* [Supplied data]:
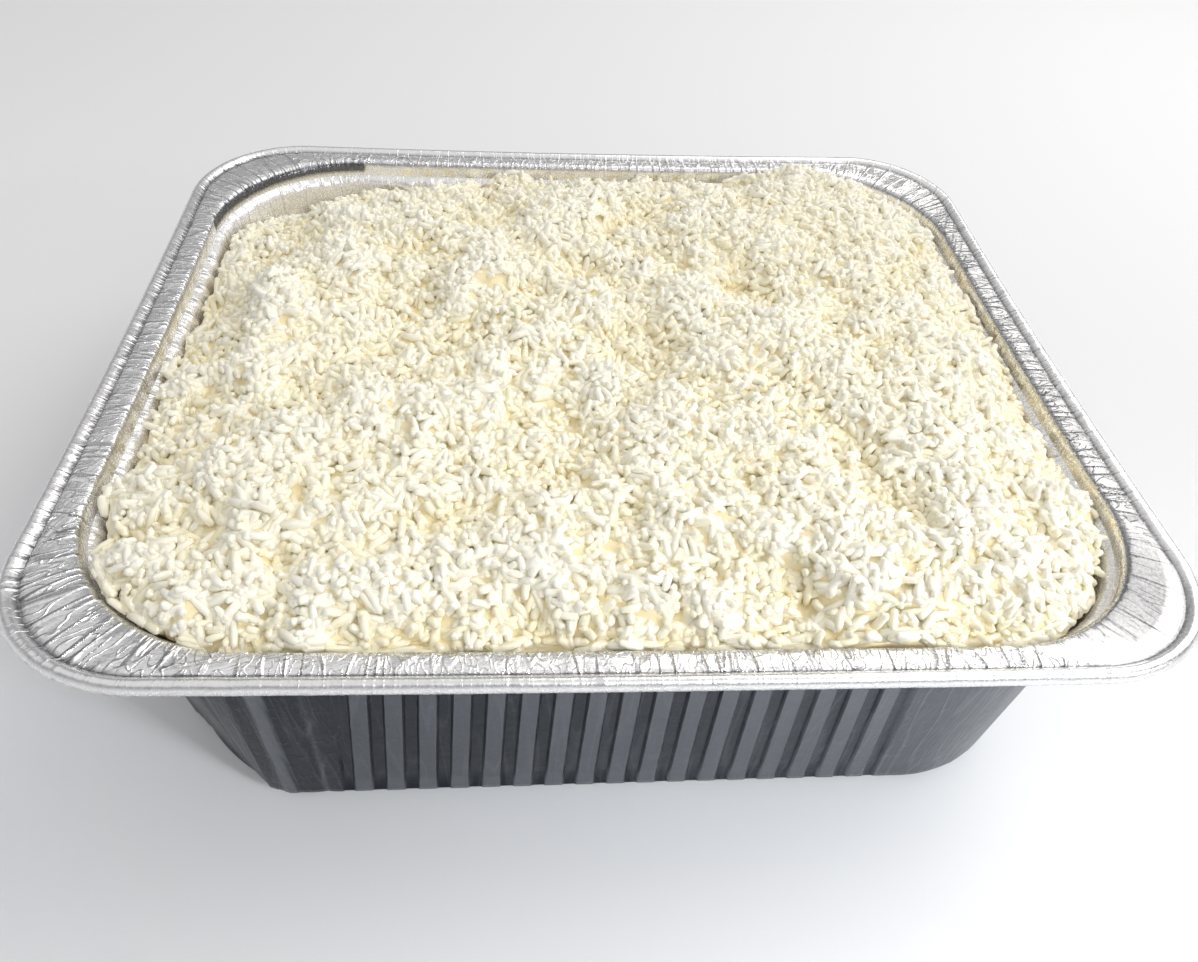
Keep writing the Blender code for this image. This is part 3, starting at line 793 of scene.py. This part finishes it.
...
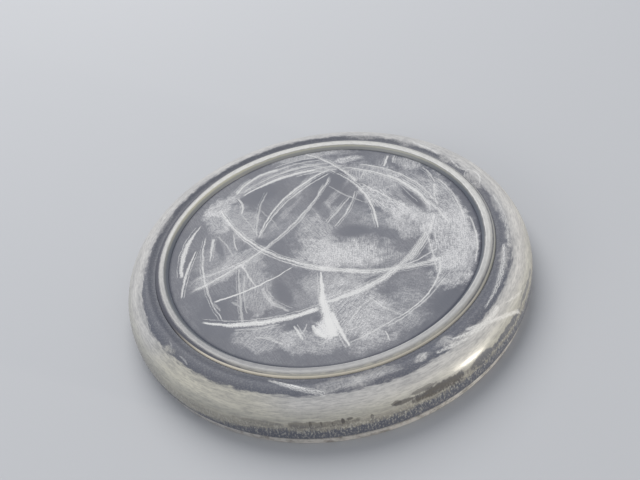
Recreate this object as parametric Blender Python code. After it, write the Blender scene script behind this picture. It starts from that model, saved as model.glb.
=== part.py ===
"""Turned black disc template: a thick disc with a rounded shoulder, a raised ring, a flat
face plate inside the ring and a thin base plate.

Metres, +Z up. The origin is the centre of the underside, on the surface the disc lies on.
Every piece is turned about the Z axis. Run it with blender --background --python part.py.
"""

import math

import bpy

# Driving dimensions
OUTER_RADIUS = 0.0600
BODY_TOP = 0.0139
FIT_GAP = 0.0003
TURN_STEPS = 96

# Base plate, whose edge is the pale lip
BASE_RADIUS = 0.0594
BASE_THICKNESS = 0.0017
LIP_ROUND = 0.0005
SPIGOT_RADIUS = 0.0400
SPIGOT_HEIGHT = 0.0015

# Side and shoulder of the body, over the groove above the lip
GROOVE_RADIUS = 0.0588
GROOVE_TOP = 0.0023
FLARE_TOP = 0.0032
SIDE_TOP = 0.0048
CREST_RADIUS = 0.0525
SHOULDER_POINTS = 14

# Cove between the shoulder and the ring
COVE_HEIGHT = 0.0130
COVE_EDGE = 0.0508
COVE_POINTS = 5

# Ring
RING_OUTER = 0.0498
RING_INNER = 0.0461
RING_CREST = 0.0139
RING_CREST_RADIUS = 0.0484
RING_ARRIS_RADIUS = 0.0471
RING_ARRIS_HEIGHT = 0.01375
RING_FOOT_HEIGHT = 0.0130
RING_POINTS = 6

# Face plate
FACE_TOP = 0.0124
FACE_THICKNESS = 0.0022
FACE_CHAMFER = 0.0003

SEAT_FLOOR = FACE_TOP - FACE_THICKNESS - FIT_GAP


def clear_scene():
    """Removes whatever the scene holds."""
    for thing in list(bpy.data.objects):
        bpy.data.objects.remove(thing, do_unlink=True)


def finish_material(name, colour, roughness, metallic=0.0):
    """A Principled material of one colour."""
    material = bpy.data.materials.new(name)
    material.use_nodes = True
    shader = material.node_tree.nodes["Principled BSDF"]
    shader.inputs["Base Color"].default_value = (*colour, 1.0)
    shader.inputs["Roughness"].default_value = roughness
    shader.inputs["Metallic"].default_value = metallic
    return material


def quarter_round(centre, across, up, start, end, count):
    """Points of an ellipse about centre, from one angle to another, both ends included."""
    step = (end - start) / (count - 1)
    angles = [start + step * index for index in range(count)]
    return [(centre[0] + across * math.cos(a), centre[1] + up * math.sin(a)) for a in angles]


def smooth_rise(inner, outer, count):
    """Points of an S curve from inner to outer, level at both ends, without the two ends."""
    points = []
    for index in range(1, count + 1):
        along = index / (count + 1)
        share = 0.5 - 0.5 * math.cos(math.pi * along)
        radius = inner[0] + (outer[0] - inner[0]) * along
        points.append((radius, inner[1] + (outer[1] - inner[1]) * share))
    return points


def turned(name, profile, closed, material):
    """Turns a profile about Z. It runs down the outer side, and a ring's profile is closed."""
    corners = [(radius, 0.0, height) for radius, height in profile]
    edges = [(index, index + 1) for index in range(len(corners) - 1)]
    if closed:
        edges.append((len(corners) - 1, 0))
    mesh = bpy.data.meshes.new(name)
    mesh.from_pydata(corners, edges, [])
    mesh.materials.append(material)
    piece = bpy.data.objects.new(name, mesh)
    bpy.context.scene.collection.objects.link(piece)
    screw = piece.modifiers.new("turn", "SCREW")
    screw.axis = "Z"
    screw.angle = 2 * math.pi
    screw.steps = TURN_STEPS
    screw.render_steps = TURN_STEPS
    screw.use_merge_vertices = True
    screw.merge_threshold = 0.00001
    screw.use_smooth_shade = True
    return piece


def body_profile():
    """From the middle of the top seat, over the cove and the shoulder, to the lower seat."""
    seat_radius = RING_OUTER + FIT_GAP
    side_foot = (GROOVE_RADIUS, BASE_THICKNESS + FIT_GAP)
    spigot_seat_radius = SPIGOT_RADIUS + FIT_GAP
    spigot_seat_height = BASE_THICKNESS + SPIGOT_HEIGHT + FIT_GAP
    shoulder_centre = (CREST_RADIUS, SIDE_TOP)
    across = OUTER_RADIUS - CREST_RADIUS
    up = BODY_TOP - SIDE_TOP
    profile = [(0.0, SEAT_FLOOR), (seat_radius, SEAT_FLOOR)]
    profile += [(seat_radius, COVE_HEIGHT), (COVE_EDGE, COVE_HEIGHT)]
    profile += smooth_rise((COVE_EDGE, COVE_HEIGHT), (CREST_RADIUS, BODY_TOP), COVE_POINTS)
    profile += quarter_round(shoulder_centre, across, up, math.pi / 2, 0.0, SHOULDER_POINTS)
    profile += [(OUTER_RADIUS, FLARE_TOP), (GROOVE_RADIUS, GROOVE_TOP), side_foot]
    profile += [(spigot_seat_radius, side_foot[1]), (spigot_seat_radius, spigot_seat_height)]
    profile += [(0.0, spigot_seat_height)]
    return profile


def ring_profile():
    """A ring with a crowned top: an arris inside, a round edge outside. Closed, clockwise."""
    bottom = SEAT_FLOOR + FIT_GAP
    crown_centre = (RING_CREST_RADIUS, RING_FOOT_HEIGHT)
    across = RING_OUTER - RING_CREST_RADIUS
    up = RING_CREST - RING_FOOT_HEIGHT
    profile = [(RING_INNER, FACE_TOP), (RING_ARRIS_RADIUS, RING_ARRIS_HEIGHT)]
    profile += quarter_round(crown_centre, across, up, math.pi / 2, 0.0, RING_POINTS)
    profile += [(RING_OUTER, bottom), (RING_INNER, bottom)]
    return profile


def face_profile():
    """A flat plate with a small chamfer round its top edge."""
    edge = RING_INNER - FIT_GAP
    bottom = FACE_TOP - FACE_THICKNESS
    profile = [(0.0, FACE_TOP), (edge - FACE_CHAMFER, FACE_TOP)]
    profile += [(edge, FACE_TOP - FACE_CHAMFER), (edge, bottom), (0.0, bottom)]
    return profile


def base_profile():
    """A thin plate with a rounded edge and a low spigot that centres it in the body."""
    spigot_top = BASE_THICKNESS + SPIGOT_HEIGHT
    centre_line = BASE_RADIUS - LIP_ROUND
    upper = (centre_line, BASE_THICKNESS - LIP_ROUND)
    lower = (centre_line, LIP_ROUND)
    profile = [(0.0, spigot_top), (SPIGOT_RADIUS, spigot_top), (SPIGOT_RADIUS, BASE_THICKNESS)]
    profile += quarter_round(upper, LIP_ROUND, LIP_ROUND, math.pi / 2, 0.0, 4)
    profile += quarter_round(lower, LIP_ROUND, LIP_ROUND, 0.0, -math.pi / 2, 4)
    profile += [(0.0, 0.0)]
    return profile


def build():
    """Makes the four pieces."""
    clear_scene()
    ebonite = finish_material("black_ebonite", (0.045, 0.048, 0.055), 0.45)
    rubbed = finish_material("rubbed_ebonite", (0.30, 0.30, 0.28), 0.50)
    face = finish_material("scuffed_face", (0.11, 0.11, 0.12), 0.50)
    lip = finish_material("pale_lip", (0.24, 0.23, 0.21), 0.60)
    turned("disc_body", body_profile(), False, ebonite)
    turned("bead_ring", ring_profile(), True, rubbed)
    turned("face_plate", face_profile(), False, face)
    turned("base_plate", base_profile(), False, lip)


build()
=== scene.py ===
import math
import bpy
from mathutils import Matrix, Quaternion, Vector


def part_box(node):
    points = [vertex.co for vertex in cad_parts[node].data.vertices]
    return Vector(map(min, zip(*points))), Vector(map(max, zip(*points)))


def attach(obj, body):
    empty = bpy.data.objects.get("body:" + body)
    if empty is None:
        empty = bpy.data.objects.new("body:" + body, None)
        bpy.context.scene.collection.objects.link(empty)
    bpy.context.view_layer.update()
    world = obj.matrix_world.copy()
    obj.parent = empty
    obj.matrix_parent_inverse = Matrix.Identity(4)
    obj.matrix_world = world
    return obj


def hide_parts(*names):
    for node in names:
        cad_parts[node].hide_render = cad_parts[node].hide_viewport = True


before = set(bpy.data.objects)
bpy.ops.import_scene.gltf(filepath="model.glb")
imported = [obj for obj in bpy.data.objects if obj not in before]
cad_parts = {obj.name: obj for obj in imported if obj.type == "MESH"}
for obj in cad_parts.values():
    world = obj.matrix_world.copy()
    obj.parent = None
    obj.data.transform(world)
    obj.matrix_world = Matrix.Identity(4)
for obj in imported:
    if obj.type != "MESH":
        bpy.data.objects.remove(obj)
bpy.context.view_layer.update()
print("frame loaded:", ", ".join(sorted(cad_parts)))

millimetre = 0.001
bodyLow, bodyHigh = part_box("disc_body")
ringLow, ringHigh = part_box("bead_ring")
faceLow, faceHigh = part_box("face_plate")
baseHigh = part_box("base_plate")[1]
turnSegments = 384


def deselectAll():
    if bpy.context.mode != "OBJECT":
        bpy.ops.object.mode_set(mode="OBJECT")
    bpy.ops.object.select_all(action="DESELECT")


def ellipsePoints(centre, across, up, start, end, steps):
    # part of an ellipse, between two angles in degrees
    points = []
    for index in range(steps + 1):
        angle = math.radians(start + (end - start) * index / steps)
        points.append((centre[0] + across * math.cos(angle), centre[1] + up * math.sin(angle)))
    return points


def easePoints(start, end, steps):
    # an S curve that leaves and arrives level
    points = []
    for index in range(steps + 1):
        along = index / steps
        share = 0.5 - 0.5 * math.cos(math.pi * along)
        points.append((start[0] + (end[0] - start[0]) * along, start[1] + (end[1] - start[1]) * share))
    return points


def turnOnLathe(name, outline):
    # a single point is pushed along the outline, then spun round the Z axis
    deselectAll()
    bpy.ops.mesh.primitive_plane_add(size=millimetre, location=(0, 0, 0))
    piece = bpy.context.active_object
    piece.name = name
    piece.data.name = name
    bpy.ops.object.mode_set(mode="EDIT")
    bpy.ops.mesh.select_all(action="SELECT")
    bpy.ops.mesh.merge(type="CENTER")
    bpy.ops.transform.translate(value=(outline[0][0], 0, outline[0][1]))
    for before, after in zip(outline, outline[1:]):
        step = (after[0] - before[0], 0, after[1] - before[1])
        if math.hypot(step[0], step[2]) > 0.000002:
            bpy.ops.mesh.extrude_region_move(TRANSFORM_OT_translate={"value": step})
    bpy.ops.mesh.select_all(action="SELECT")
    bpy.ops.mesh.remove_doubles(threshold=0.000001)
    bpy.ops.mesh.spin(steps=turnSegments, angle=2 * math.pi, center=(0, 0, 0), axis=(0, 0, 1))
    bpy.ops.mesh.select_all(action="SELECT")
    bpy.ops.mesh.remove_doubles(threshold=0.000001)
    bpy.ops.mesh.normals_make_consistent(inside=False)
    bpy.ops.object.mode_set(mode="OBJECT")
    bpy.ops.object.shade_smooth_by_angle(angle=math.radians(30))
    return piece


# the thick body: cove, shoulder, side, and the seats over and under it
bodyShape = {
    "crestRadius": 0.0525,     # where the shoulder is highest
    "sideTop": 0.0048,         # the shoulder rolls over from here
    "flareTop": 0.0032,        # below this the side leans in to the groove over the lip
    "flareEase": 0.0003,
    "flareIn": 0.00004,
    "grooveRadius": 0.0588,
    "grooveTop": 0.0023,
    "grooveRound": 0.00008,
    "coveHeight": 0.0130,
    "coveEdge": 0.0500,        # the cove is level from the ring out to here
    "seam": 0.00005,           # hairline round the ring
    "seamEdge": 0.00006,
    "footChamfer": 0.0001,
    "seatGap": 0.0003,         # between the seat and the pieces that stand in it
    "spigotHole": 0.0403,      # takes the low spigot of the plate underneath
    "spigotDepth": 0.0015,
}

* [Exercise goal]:
Write down exactly the span of lines above from the one containing "Recreate this object" to the one containing "face plate inside", both ends included.

* [Answer for the task]:
Recreate this object as parametric Blender Python code. After it, write the Blender scene script behind this picture. It starts from that model, saved as model.glb.
=== part.py ===
"""Turned black disc template: a thick disc with a rounded shoulder, a raised ring, a flat
face plate inside the ring and a thin base plate.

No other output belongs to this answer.